Bebee describes the drive-in as “a grass-roots, bare bones, guerilla-style project.” The idea started, he told me, last fall when Emily Bovino, a Marfa Field Work scholar, wanted to project a film on the side of his taco stand, and it just grew. “It’s a typical Marfa project,” he said. “It wouldn’t work if everyone wasn’t on the same page.”
Bebee says that Airstreamland will be the center of a new Marfa entertainment district. “You can watch a movie for a while, eat some barbecue, and then drive to Padre’s, Grilled Cheese, or Planet Marfa and still pick up the sound. It’s not even in the center of town, it’s in the suburbs.” He says that he may ask the city to put up signs that say “Historic Railroad Cultural District” in the neighborhood.
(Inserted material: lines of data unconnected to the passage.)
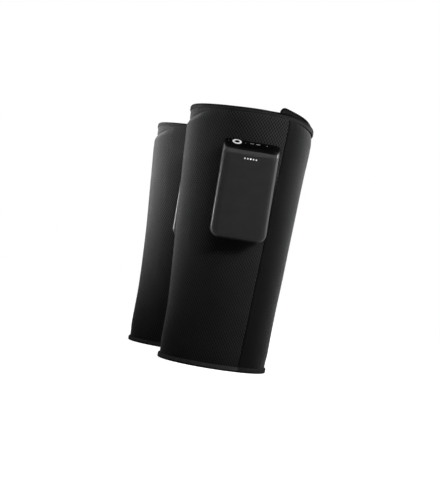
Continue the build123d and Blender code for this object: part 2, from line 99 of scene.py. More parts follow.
# ---- lie of the fabric
RIM_SWAY_FROM = 225.0 * MM  # the rim rises and dips round the sleeve above this
RIM_SWAY_FULL = 270.0 * MM
LEFT_LIFT = 1.5 * MM
LIFT_SPAN = (-165.0, 50.0, -35.0, 45.0)  # azimuths: start, ease in, end, ease out
FRONT_DIP = 0.5 * MM
FRONT_DIP_AT = -18.0
FRONT_DIP_REACH = 18.0
RIGHT_DIP = 7.0 * MM
DIP_SPAN = (30.0, 60.0, 155.0, 50.0)
LEAN_HEIGHT = 70.0 * MM  # the foot stands a little to the left below this
LEANS = {"right": 1.4 * MM, "left": 2.7 * MM}
# bulges and hollows of each wrap: (amount, azimuth, height, reach)
BULGES = {
    "right": ((0.65 * MM, 83.0, 105.0 * MM, 38.0 * MM),
              (-0.55 * MM, 83.0, 212.0 * MM, 32.0 * MM)),
    "left": ((-1.0 * MM, -93.0, 150.0 * MM, 45.0 * MM), (1.4 * MM, -93.0, 50.0 * MM, 35.0 * MM),
             (0.5 * MM, -93.0, 250.0 * MM, 18.0 * MM)),
}
BULGE_TURN = 42.0

# ---- round the sleeve
SEAM_LOW = 25.0  # azimuth of the front seam at the floor
SEAM_HIGH = 32.0  # and at the rim
WRAP_BACK = -190.0
LINING_END = 24.5
FLAP_END = 160.0
FLAP_END_WIDTH = 2.4 * MM
TONGUE_START = 26.0
TONGUE_END = 171.0
COVER_THICKNESS = 1.7 * MM
FLAP_THICKNESS = 3.2 * MM
LINING_THICKNESS = 1.1 * MM
SEAM_ROLL = 0.9 * MM
BACK_ROLL = 4.2 * MM
HEM_PROUD = 0.3 * MM
HEM_WIDTH = 2.0 * MM
SEAM_GAP = 0.12 * MM
BLEND_LENGTH = 15.0 * MM  # fabric that bends when the flap opens

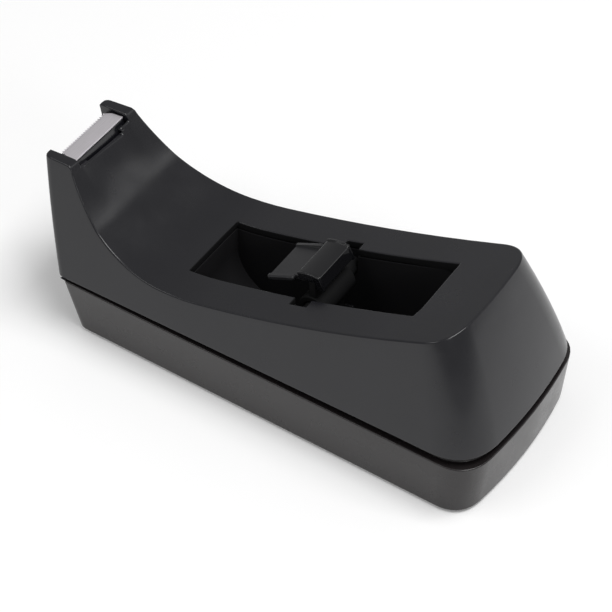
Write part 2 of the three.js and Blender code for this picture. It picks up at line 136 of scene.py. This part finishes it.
# %% [markdown]
# The next helper is how most pieces here are made. A ring of points is the start. The ring is extruded
# and put on the next ring's places, again and again, which grows a skin without a single loose face.
# A number on every vertex remembers its place in the ring, because an extrusion copies it.
# %% Growing a skin ring by ring
def grow_skin(bm, rings):
    """Stacks closed rings of equal length, in mm. Returns the rings as lists of vertices."""
    place = bm.verts.layers.int.get("place") or bm.verts.layers.int.new("place")
    first = [bm.verts.new(Vector(p) * MM) for p in rings[0]]
    for i, vert in enumerate(first):
        vert[place] = i
    edges = [bm.edges.new(pair) for pair in zip(first, first[1:] + first[:1])]
    grown = [first]
    for ring in rings[1:]:
        made = bmesh.ops.extrude_edge_only(bm, edges=edges)["geom"]
        verts = {e for e in made if isinstance(e, bmesh.types.BMVert)}
        edges = [e for e in made if isinstance(e, bmesh.types.BMEdge) and set(e.verts) <= verts]
        for vert in verts:
            vert.co = Vector(ring[vert[place]]) * MM
        grown.append(sorted(verts, key=lambda v: v[place]))
    return grown


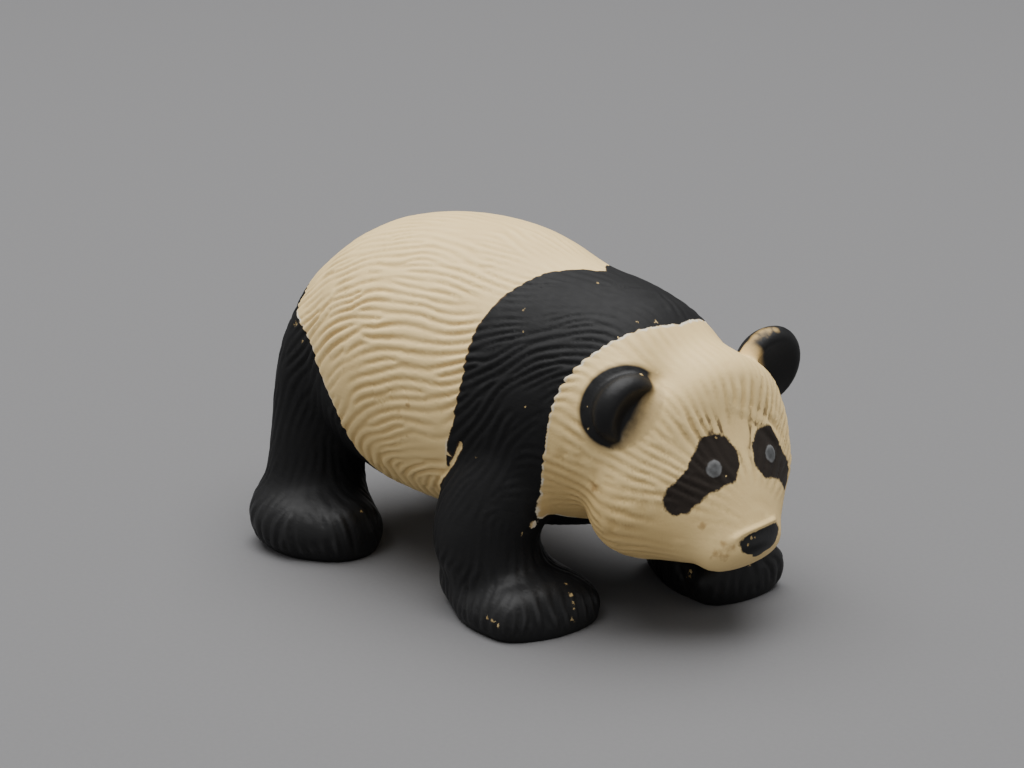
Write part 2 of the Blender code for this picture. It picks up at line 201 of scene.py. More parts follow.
BODY_VOXEL = 0.0006  # fineness of the trunk and legs before they are smoothed
BODY_ROUNDS = 20  # rounds of smoothing of the trunk and legs, of the whole and of the neck
SKIN_ROUNDS = 11
NECK_ROUNDS = 120
EYE_RADIUS = 1.7  # of the domes, in parts
LOCK_STRIDE = 0.9  # how far ahead and behind a lock looks as it grows
GROOVE_POWER = 1.9  # the higher, the broader the crests and the narrower the grooves
LOCK_SEED = 7
DEPTH_SEED = 3

VIEW_AZIMUTH = 43.4  # degrees, from looking along +Y
VIEW_ELEVATION = 19.4
VIEW_DISTANCE = 480 * PART
VIEW_TARGET = (-2.6, -2.5, 33.2)  # in parts
IMAGE_WIDTH = 1024
FOCAL_PIXELS = 2750
SENSOR = 36
ROOM_LIGHT = 0.55


def blend(low, high, value):
    """Smooth step from 0 at low to 1 at high."""
    t = np.clip((value - low) / (high - low), 0, 1)
    return t * t * (3 - 2 * t)


def turned(points, turn, at=(0, 0, 0)):
    """Points turned by roll, nod and turn in degrees, then moved."""
    matrix = np.array(Euler(np.radians(turn)).to_matrix())
    return points @ matrix.T + np.array(at)


def unturned(points, turn, at):
    """The inverse of turned."""
    matrix = np.array(Euler(np.radians(turn)).to_matrix())
    return (points - np.array(at)) @ matrix


def curve_through(rows, count):
    """A smooth curve through rows of (place, middle, half height, side, half width).

    The end rows have no size. Beyond each the next row is repeated with its halves turned over,
    so that the form closes round and not to a tip.
    """
    rows = np.array(rows, float)
    overturned = np.array([1, 1, -1, 1, -1])
    keys = np.vstack([rows[1] * overturned, rows, rows[-2] * overturned])
    place = np.linspace(0, len(rows) - 1, count)
    index = np.minimum(place.astype(int), len(rows) - 2)
    t = (place - index)[:, None]
    a, b, c, d = (keys[index + step] for step in range(4))
    return (2 * b + (c - a) * t + (2 * a - 5 * b + 4 * c - d) * t**2
            + (3 * b - a - 3 * c + d) * t**3) / 2


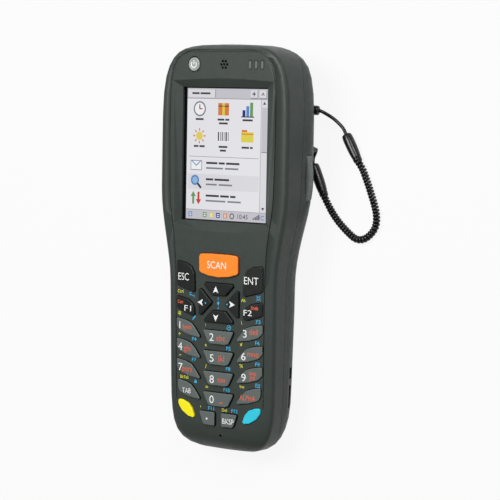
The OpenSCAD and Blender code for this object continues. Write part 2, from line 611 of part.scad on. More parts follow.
// ---------------------------------------------------------------- tether, which lies on the same surface
// The part's own frame from the device's, as a point
function laid(p) = let (y = p[1] - nose_y, z = p[2] + nose_back)
    [p[0], y * cos(rest_tilt) - z * sin(rest_tilt), y * sin(rest_tilt) + z * cos(rest_tilt)];
function turned(m, v) = [for (i = [0:2]) m[i][0] * v[0] + m[i][1] * v[1] + m[i][2] * v[2]];
silo_turn = frame_to(silo_foot - silo_mouth);
eyelet_way = turned(silo_turn, [cos(tail_turn), sin(tail_turn), 0]);
eyelet_foot = silo_mouth + turned(silo_turn, [0, 0, eyelet_at]);
lead_start = laid(eyelet_foot + (eyelet_l + bead_l) * eyelet_way);
lead_way = laid(eyelet_foot + (eyelet_l + bead_l + 1) * eyelet_way) - lead_start;
ferrule_r = 1.8;
lift = coil_r;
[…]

Bebee’s conversational style is richly-textured, rapid-fire, and circuitous, and it is sometimes hard to tell when he is joking. He probably could get the city to put up historic district signs, because he has been a respected member of the Marfa city council since 2008. Here is an example of his style. When I asked him how he decided to run for city council, he immediately said, “You can’t fight city hall.” Then he paused for a few seconds, obviously organizing his thoughts, and started telling me what a hard time he had finding a place to live when he first moved to Marfa from Houston in 2006 as a co-owner of Padre’s. He could not find a house or apartment to rent that he could afford, he said, so he planned to live in the building that was to become Padre’s while it was being remodeled. The contractor told him that would be impossible because there was no electricity or running water. Bebee described to me in some detail the condition of the building and the impossibility of living there.
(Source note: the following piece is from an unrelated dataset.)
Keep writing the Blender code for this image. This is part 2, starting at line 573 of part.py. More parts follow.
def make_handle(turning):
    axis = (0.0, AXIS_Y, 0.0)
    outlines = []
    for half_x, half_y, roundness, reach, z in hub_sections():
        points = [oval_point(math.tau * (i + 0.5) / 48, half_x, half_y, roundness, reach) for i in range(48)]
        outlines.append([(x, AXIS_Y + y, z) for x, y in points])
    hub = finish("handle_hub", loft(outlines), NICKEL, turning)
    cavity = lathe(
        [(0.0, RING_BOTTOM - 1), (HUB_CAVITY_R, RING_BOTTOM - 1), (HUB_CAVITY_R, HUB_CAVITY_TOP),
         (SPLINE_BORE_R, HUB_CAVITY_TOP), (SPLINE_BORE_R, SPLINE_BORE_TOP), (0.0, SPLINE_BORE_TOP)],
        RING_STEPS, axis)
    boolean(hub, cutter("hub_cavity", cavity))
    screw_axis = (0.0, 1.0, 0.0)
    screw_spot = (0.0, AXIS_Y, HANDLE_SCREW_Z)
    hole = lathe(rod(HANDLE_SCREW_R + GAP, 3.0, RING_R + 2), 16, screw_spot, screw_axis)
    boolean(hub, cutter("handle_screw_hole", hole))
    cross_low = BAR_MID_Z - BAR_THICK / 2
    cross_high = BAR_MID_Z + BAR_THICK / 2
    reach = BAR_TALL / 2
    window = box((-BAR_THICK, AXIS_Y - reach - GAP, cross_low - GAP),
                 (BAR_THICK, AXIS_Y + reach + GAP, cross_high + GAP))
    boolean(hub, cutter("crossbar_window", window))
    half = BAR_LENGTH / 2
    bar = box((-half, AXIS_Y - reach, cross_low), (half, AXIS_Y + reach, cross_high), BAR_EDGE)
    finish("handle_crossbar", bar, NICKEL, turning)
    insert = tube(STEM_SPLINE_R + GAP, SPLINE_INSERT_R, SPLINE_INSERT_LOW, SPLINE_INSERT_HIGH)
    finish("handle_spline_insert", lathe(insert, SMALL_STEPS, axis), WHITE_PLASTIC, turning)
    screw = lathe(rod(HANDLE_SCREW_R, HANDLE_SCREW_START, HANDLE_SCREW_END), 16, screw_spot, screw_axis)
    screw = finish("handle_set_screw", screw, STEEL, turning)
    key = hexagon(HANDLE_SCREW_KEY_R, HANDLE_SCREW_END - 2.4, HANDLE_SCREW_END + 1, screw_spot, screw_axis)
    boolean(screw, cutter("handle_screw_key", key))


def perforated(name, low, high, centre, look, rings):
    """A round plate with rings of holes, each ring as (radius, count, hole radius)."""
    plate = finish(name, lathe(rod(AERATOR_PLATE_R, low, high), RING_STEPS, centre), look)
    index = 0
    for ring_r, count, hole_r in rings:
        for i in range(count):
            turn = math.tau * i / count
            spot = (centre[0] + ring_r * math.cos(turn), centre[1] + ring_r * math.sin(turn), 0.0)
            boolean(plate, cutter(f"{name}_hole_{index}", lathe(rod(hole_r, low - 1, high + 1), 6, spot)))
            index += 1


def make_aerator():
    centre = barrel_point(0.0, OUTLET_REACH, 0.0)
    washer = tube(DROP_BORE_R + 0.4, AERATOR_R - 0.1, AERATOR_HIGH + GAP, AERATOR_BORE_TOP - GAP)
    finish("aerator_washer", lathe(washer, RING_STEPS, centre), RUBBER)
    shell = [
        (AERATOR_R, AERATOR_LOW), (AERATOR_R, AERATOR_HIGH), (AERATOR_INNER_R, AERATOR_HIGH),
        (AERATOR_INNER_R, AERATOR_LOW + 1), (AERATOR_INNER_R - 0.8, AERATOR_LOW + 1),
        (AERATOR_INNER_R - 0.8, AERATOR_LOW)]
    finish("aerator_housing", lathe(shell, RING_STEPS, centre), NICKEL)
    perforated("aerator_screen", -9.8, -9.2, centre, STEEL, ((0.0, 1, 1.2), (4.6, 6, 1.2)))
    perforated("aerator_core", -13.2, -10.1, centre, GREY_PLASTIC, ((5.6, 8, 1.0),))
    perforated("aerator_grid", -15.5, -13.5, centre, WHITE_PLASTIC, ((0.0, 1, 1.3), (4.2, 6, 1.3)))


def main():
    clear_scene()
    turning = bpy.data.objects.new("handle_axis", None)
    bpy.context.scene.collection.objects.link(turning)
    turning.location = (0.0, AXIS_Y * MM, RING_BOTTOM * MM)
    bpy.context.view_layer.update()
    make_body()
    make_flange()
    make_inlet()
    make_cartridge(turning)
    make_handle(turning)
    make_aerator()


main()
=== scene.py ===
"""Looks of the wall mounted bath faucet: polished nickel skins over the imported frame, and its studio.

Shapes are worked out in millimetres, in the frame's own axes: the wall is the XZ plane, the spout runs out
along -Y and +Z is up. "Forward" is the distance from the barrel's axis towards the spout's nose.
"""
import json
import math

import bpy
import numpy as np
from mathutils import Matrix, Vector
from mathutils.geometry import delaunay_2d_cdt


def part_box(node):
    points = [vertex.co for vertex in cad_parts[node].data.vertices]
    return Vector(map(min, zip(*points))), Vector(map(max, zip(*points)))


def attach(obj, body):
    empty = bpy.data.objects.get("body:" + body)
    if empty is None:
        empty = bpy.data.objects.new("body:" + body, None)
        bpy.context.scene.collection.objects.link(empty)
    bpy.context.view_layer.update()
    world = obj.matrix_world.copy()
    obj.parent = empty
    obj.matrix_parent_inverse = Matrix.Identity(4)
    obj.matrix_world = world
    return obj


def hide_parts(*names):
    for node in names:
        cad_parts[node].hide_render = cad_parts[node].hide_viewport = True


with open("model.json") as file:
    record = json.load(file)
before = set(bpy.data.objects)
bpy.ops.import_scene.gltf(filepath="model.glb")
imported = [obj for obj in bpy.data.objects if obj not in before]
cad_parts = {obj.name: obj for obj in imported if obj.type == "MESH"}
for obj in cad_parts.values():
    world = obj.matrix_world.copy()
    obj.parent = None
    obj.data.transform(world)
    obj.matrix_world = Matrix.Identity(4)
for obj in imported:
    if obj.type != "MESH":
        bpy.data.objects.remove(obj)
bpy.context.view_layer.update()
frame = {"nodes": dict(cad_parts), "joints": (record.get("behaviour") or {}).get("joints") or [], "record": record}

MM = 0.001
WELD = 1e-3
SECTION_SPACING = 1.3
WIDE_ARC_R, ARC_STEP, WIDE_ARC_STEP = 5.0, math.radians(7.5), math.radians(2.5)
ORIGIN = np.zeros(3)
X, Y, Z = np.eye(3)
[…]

Then the scene of the narrative shifted to Houston and the Continental Club, which Bebee managed before coming to Marfa. A customer had left an old Airstream trailer in the club’s parking lot, a trailer that was in terrible condition because it had been in the Florida Everglades for many years. Bebee vividly described the mold and rot in the trailer and told me how a Houston gang had tagged it with their graffiti; how the owner of the Continental Club had told the owner of the Airstream to get it out of the parking lot, offering to store it in the yard behind the club for $500 a month; and how he had eventually persuaded the owner to sell it to Bebee.
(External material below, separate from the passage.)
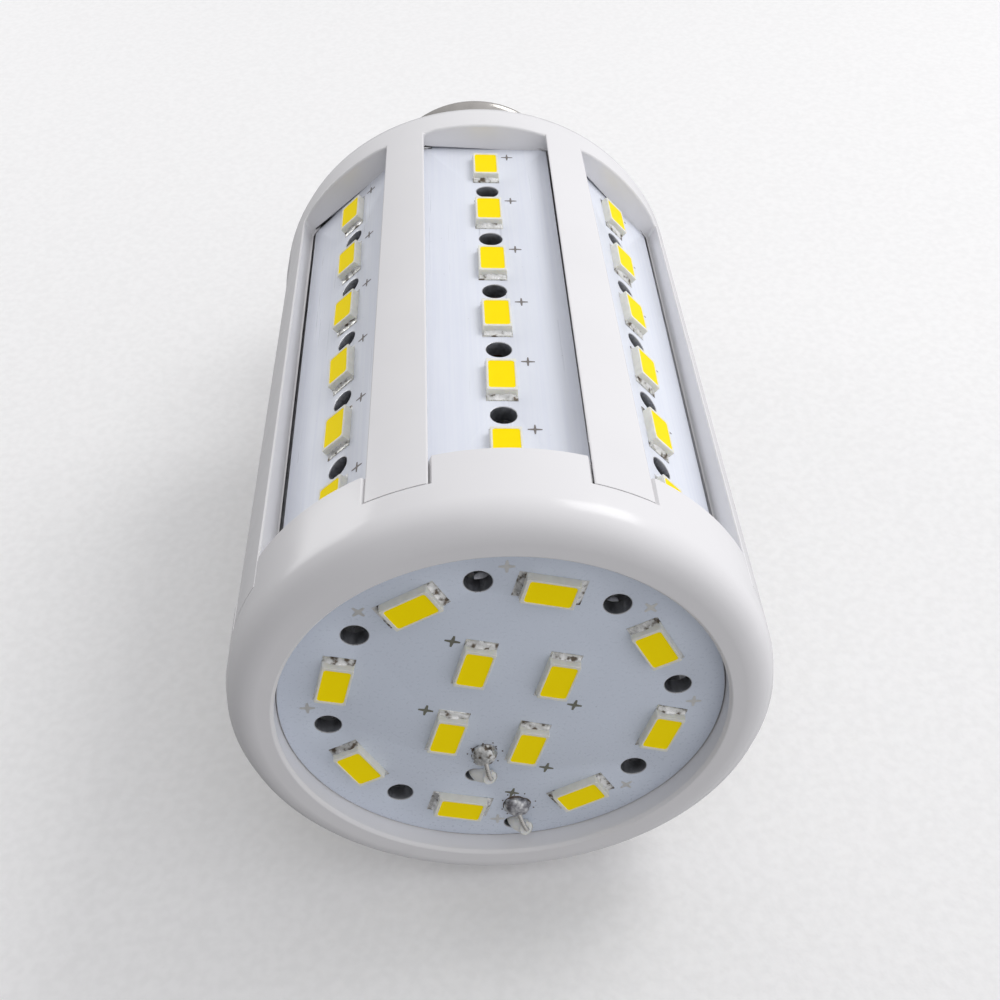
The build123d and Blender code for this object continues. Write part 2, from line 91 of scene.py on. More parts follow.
class Paint(Graph):
    """Node tree of one procedural material."""

    def __init__(self, name: str) -> None:
        """Starts a material of this name with a shader and an output."""
        self.material = bpy.data.materials.new(name)
        self.material.use_nodes = True
        super().__init__(self.material.node_tree)
        self.tree.nodes.clear()
        self.shader = self.add("ShaderNodeBsdfPrincipled")
        self.output = self.add("ShaderNodeOutputMaterial", {"Surface": self.shader.outputs[0]})
        self.place = self.add("ShaderNodeTexCoord").outputs["Object"]

    def coat(self, inputs: dict[str, object]) -> None:
        """Feeds the shader's inputs, by name."""
        for key, value in inputs.items():
            self.feed(value, self.shader.inputs[key])

    def shifted(self, shift: Triple, stretch: Triple = (1, 1, 1)) -> Socket:
        """The piece's own coordinates, shifted and scaled."""
        inputs = {"Vector": self.place, "Location": shift, "Scale": stretch}
        return self.out("ShaderNodeMapping", inputs)

    def noise(self, size: float, detail: float = 2.0, stretch: Triple = (1, 1, 1), seed: float = 0.0) -> Socket:
        """Noise over the piece.

        Args:
            size: size of its features in millimetres.
            detail: number of finer layers.
            stretch: factor on each axis; under 1 draws the features out along it.
            seed: shift that gives each use its own pattern.

        Returns:
            The socket of the noise's value, about 0.5 in the middle.
        """
        place = self.shifted((seed, seed * 0.7, -seed), stretch)
        return self.out("ShaderNodeTexNoise", {"Vector": place, "Scale": 1.0 / (size * MM), "Detail": detail})

    def specks(self, spacing: float, radius: float, seed: float, strength: float) -> Socket:
        """Small scattered dots.

        Args:
            spacing: mean distance between dots in millimetres.
            radius: radius of a dot in millimetres.
            seed: shift of the pattern.
            strength: value inside a dot.

        Returns:
            A socket with that value in a dot and 0 elsewhere.
        """
        inputs = {"Vector": self.shifted((seed, seed, seed)), "Scale": 1.0 / (spacing * MM)}
        share = radius / spacing
        stops = (share * 0.6, (1, 1, 1)), (share, (0, 0, 0))
        dots = self.ramp(self.out("ShaderNodeTexVoronoi", inputs), *stops)
        return self.between(dots, 0.0, strength, 0.0, 1.0)

    def ramp(self, factor: Socket, *stops: tuple[float, Triple]) -> Socket:
        """Colour ramp over a factor, from its stops of position and colour."""
        node = self.add("ShaderNodeValToRGB", {"Fac": factor})
        elements = node.color_ramp.elements
        for index, (position, colour) in enumerate(stops):
            stop = elements[index] if index < 2 else elements.new(position)
            stop.position, stop.color = position, (*colour, 1.0)
        return node.outputs["Color"]

    def between(self, factor: Socket, low: float, high: float, start: float = 0.3, end: float = 0.7) -> Socket:
        """Value that runs from low to high as the factor goes from start to end."""
        inputs = {"Value": factor, "From Min": start, "From Max": end, "To Min": low, "To Max": high}
        return self.out("ShaderNodeMapRange", inputs)

    def mix(self, factor: object, first: object, second: object) -> Socket:
        """Mix of two colours, each a socket or a plain colour, by a socket or a number."""
        return self.add("ShaderNodeMix", {0: factor, 6: first, 7: second}, data_type="RGBA").outputs[2]

    def bump(self, *layers: tuple[Socket, float]) -> None:
        """Chains bumps onto the shader, each from a height socket and a depth in millimetres."""
        below = {}
        for height, depth in layers:
            inputs = {"Strength": 1.0, "Distance": depth * MM, "Height": height, **below}
            below = {"Normal": self.out("ShaderNodeBump", inputs)}
        self.coat(below)


@dataclass(frozen=True)
class Finish:
    """Finish of one kind of surface: a faint mottle here, more in the subclasses."""

    name: str
    slot: str
    colour: Triple
    roughness: float = 0.4

    def material(self) -> bpy.types.Material:
        """Material of this finish, made at its first use."""
        known = bpy.data.materials.get(self.name)
        if known:
            return known
        paint = Paint(self.name)
        paint.coat({"Roughness": self.roughness})
        self.lay(paint)
        return paint.material

    def lay(self, paint: Paint) -> None:
        """Lays the finish's nodes."""
        paint.coat({"Base Color": self.mottle(paint, 3.0, 0.06)})

    def toned(self, factor: float) -> Triple:
        """The colour made darker or lighter by a factor."""
        return tuple(min(1.0, c * factor) for c in self.colour)

    def mottle(self, paint: Paint, size: float, share: float) -> Socket:
        """The colour, varied by a share over features of a size in millimetres."""
        return paint.ramp(paint.noise(size, 3.0), (0.3, self.toned(1 - share)), (0.7, self.toned(1 + share)))

    def polish(self, paint: Paint, pattern: Socket, low: float, high: float) -> None:
        """Varies the roughness over a pattern, between two factors."""
        paint.coat({"Roughness": paint.between(pattern, self.roughness * low, self.roughness * high)})


@dataclass(frozen=True)
class MouldedPlastic(Finish):
    """Glossy moulded plastic with a faint waviness and a few specks of dust."""

    dust: float = 0.35

    def lay(self, paint: Paint) -> None:
        """Lays colour, dust, roughness and moulding waviness."""
        dust = paint.specks(7.0, 0.09, 0.3, self.dust)
        paint.coat({"Base Color": paint.mix(dust, self.mottle(paint, 9.0, 0.012), DUST)})
        self.polish(paint, paint.noise(5.0, 4.0, seed=0.11), 0.8, 1.35)
        paint.bump((paint.noise(6.0, 1.0, seed=0.2), 0.03), (paint.noise(0.25, 2.0, seed=0.4), 0.0015))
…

Bebee than described how he had gone to the Marfa city hall to make sure that it would be legal for him to live in a trailer parked on the street and how, after a month of repeated inquiries, had been told by the then city administrator that it would be fine. He told me how much time and money he had spent fixing up the derelict Everglades Airstream and towing it to Marfa and how, after he had been living in it here for a month, he was summoned to Mayor Dan Dunlap’s office, where he was politely told that the former city administrator had been wrong and that he was violating a city ordinance by living in his trailer. “The mayor was very apologetic,” Bebee said, “but he showed me the ordinance and there it was; there was no doubt about it. He gave me two weeks to find another place to live.”
At that point, Bebee said, “I thought, this town is crazy and I’m planning to open a club here? I decided I would go to every city council meeting from then on and learn how this place works.” He did, and when the 2008 election rolled around Mayor Dunlap asked him to run for city council, saying that he obviously had an interest in city government. Bebee did and won a seat, and has been a committed and productive member of the city council ever since.
My conclusion from listening to Bebee is that he has not only superb narrative skills but considerable political skills, and that when he decides to do something it will be done thoroughly and well. I don’t think Marfa will have to wait for the Ballroom’s project to be finished to have a first-class drive-in theatre, and I think Marfa will hear a lot more from David Bebee.